The Berkeley Data Analytics Stack (BDAS)

Summary form only given. The session on “The Berkeley Data Analytics Stack” shall elucidate its current components which include Spark, Shark and Mesos with emphasis on Spark and it's real-time extension called Spark-Streaming which adds stream processing capabilities to Spark. One-liners describing each of these technologies are as follows: 1) BDAS is an open source, next-generation data analytics stack under development at the UC Berkeley AMPLab. 2) Spark, a high-speed cluster computing system compatible with Hadoop that can outperform it by up to 100x thanks to its ability to perform computations in memory. 3) Shark, a port of Apache Hive onto Spark that is compatible with existing Hive warehouses and queries.

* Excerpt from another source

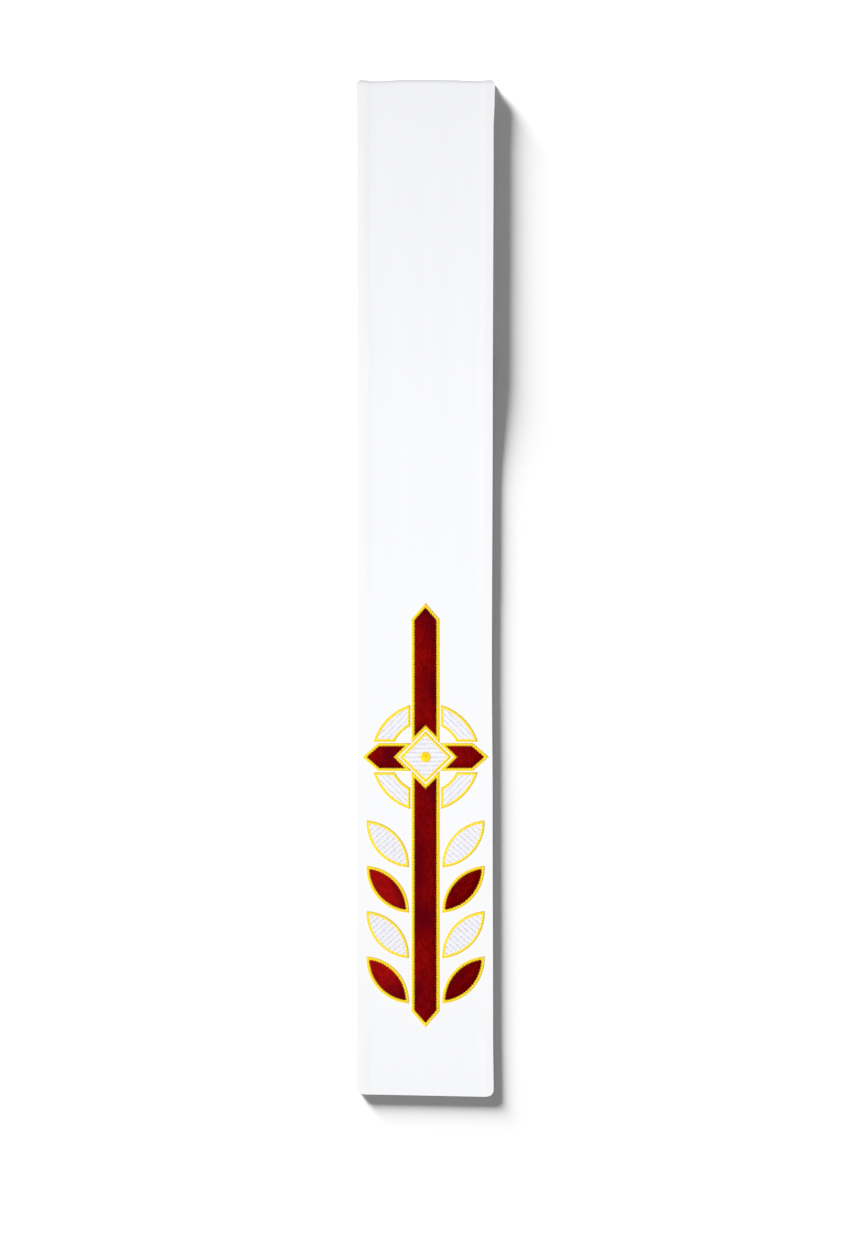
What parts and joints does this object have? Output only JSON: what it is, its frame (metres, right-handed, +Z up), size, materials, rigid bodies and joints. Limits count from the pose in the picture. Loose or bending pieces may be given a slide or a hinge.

Shark can answer HiveQL queries up to 100x faster than Hive without modification to the data and queries, and is also open source as part of BDAS. 4) Mesos is a cluster manager that provides efficient resource isolation and sharing across distributed applications or frameworks. It can run Hadoop, MPI, Hypertable, Spark, and other applications on a dynamically shared pool of nodes. 5) Apart, from an elaborate explanation of various facets of Spark, the session would also aim to walk through machine learning algorithm benchmarking and examples that would substantiate the concepts covered.